As of 2016 though, all MEK members from Camp Liberty were moved out of Iraq with U.S. assistance — many to European countries.

“We resettled a lot of the MEK people from Iraq in Albania,” says Daniel Benjamin, the State Department counterterrorism coordinator during that period, now at Dartmouth University. “They were the only ones who would take them.”

But for the repatriation to take place, Washington first had to remove the group from a U.S. list of terrorist organizations. It had been placed on the blacklist for killing Americans in Iran in the 1970s during the shah’s rule.

“It became the goal of the U.S. government to get them out of there. That is the reason they were delisted,” Benjamin says. “It happened under the secretary’s authority, not because they had met the requirements for not being a terrorist group.”

Fried, the diplomat charged with shuttling back and forth between the MEK leadership, Iraqi government, and the European countries that might accept them, also notes the strange politics involved in the negotiations. “They had a huge stable of American supporters, senior political people,” he says.

With the group now completely exiled from the region and removed from Iranian domestic politics, some have questioned its utility to hawkish policymakers should the United States pursue a more explicit policy of regime change.
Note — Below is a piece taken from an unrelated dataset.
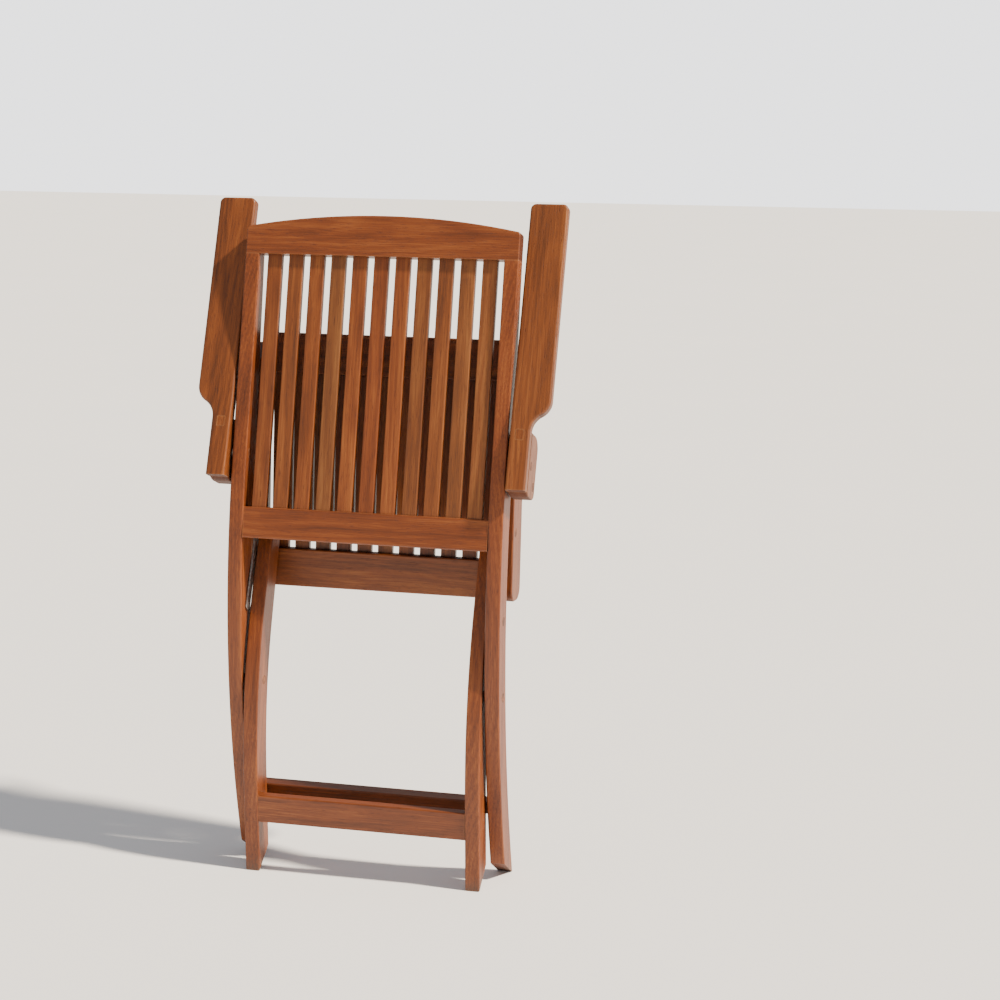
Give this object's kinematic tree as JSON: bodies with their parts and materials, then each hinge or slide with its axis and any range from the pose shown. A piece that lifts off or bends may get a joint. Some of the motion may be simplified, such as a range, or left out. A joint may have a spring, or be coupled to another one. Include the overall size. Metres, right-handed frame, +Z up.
{
  "type": "folding armchair",
  "caption": "Folding slatted garden armchair of teak, folded flat: crossed bowed legs, slatted back and seat, arms that swing down with steel straps as it opens.",
  "frame": {"origin": "on the ground, under the middle of the folded chair's width and depth", "axes": "+Z up, +X across the width, +Y towards the side the sitter faces"},
  "size_m": [0.581, 0.1864, 1.0854],
  "materials": {
    "teak_frame": "oiled teak, planed and sanded, satin",
    "teak_slats": "oiled teak slats with eased edges, satin",
    "teak_arms": "oiled teak, lighter boards, satin",
    "teak_plugs": "teak end-grain plugs over the bolts, satin",
    "zinc_plated_steel": "zinc-plated steel, dull"
  },
  "bodies": {
    "back_frame": {"left_stile": "teak_frame", "right_stile": "teak_frame", "top_rail": "teak_frame", "lower_back_rail": "teak_frame", "front_stretcher": "teak_frame", "back_slat_01": "teak_slats", "back_slat_02": "teak_slats", "back_slat_03": "teak_slats", "back_slat_04": "teak_slats", "back_slat_05": "teak_slats", "back_slat_06": "teak_slats", "back_slat_07": "teak_slats", "back_slat_08": "teak_slats", "back_slat_09": "teak_slats", "back_slat_10": "teak_slats", "back_slat_11": "teak_slats", "cross_bolts": "zinc_plated_steel", "arm_bolts": "zinc_plated_steel", "stile_pins": "zinc_plated_steel", "stile_washers": "zinc_plated_steel", "stile_plugs": "teak_plugs"},
    "rear_legs": {"left_rear_leg": "teak_frame", "right_rear_leg": "teak_frame", "rear_stretcher": "teak_frame", "rear_leg_plugs": "teak_plugs"},
    "seat": {"left_seat_rail": "teak_frame", "right_seat_rail": "teak_frame", "front_seat_rail": "teak_frame", "rear_seat_rail": "teak_frame", "seat_slat_01": "teak_slats", "seat_slat_02": "teak_slats", "seat_slat_03": "teak_slats", "seat_slat_04": "teak_slats", "seat_slat_05": "teak_slats", "seat_slat_06": "teak_slats", "seat_slat_07": "teak_slats", "seat_slat_08": "teak_slats", "seat_slat_09": "teak_slats", "seat_slat_10": "teak_slats", "seat_slat_11": "teak_slats", "seat_bolts": "zinc_plated_steel", "seat_washers": "zinc_plated_steel", "seat_pins": "zinc_plated_steel", "seat_rail_plugs": "teak_plugs"},
    "left_arm": {"left_arm_board": "teak_arms", "left_arm_ear": "teak_arms", "left_arm_plugs": "teak_plugs", "left_arm_pin": "zinc_plated_steel"},
    "left_seat_strap": {"left_seat_strap": "zinc_plated_steel", "left_seat_rivet": "zinc_plated_steel"},
    "left_arm_strap": {"left_arm_strap": "zinc_plated_steel", "left_arm_rivet": "zinc_plated_steel"},
    "right_arm": {"right_arm_board": "teak_arms", "right_arm_ear": "teak_arms", "right_arm_plugs": "teak_plugs", "right_arm_pin": "zinc_plated_steel"},
    "right_seat_strap": {"right_seat_strap": "zinc_plated_steel", "right_seat_rivet": "zinc_plated_steel"},
    "right_arm_strap": {"right_arm_strap": "zinc_plated_steel", "right_arm_rivet": "zinc_plated_steel"}
  },
  "joints": [
    {"name": "fold", "type": "hinge", "parent": "back_frame", "child": "rear_legs", "pos_m": [0, -0.05659, 0.315], "axis": [-1, 0, 0], "range_deg": [0, 66]},
    {"name": "seat_fold", "type": "hinge", "parent": "rear_legs", "child": "seat", "pos_m": [0, 0.01778, 0.5672], "axis": [1, 0, 0], "range_deg": [0, 133.01]},
    {"name": "left_arm_fold", "type": "hinge", "parent": "back_frame", "child": "left_arm", "pos_m": [0, -0.0389, 0.68443], "axis": [-1, 0, 0], "range_deg": [0, 98.01]},
    {"name": "left_seat_strap_turn", "type": "hinge", "parent": "back_frame", "child": "left_seat_strap", "pos_m": [0, -0.05859, 0.43907], "axis": [-1, 0, 0], "range_deg": [0, 83.97]},
    {"name": "left_arm_strap_turn", "type": "hinge", "parent": "left_arm", "child": "left_arm_strap", "pos_m": [0, -0.02311, 0.64889], "axis": [-1, 0, 0], "range_deg": [0, 40.36]},
    {"name": "right_arm_fold", "type": "hinge", "parent": "back_frame", "child": "right_arm", "pos_m": [0, -0.0389, 0.68443], "axis": [-1, 0, 0], "range_deg": [0, 98.01]},
    {"name": "right_seat_strap_turn", "type": "hinge", "parent": "back_frame", "child": "right_seat_strap", "pos_m": [0, -0.05859, 0.43907], "axis": [-1, 0, 0], "range_deg": [0, 83.97]},
    {"name": "right_arm_strap_turn", "type": "hinge", "parent": "right_arm", "child": "right_arm_strap", "pos_m": [0, -0.02311, 0.64889], "axis": [-1, 0, 0], "range_deg": [0, 40.36]}
  ],
  "couplings": [
    {"joint": "seat_fold", "follows": "fold", "ratio": 2.0152},
    {"joint": "left_arm_fold", "follows": "fold", "ratio": 1.4848},
    {"joint": "left_seat_strap_turn", "follows": "fold", "ratio": 1.272},
    {"joint": "left_arm_strap_turn", "follows": "fold", "ratio": 0.61124},
    {"joint": "right_arm_fold", "follows": "fold", "ratio": 1.4848},
    {"joint": "right_seat_strap_turn", "follows": "fold", "ratio": 1.272},
    {"joint": "right_arm_strap_turn", "follows": "fold", "ratio": 0.61124}
  ]
}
“They’re not the leading edge of any kind of regime change movement,” says Barbara Slavin, the head of the Future of Iran initiative at the Atlantic Council. “Many Iranians are eager for change, but they don’t want to go from the frying pan of an Islamic government to the fire of the MEK.”

One well-connected conservative activist in Washington, seen as a hawk on Iran, also expresses a deep wariness about the group. The MEK are occasionally useful as a de facto intelligence network, but it should never be seen as an organization that could assume power in Tehran, he says.

“If you wanted to roll out any political strategy that has any political legitimacy in Iran, you would not roll it out with the MEK,” the activist says.

Nevertheless, Bolton and others on the NSC could still use the group as one tool among many to harass the Iranian government. “They’re useful as provocation,” says the congressional aide with knowledge of the group. “They’re useful as a signal to the Iranian government that we’re coming to get you.”

Given the MEK’s broad base of support on Capitol Hill, the group could also be useful in drumming up congressional support for the administration’s increasingly aggressive stance toward the Iranian government.

“This is a group that has shown itself to be very adept at garnering political support,” Benjamin says. “If you’re sitting in the West Wing, you’re looking at this group and saying, ‘These guys can actually get me some real support for this policy.’”

In the past, such efforts were typically checked by officials with deep expertise in the region. The State Department and Defense Department, for instance, have historically been reluctant to give the MEK much credence. “The State Department is under no illusion about the MEK as a serious political actor or intel source,” the Washington-based analyst says.

Sadjadpour of the Carnegie Endowment says the intelligence community holds similar views. “In the aftermath of the Iraq [weapons of mass destruction] fiasco, U.S. intelligence professionals are doubly skeptical of information provided to them by opposition groups with dubious sources and methods,” he says.

Now though, with an experienced political operator like Bolton at the helm and a marginalized foreign-policy bureaucracy, the MEK could gain some traction at the White House.

“A lot of these folks who really understand these dynamics are being pushed out because they aren’t being listened to,” Tabatabai says. “Perhaps under a different administration someone like Bolton would be isolated, but I don’t know if that’s the case anymore.”

Update, April 30, 2018: This piece has been updated to include comment from the National Security Council.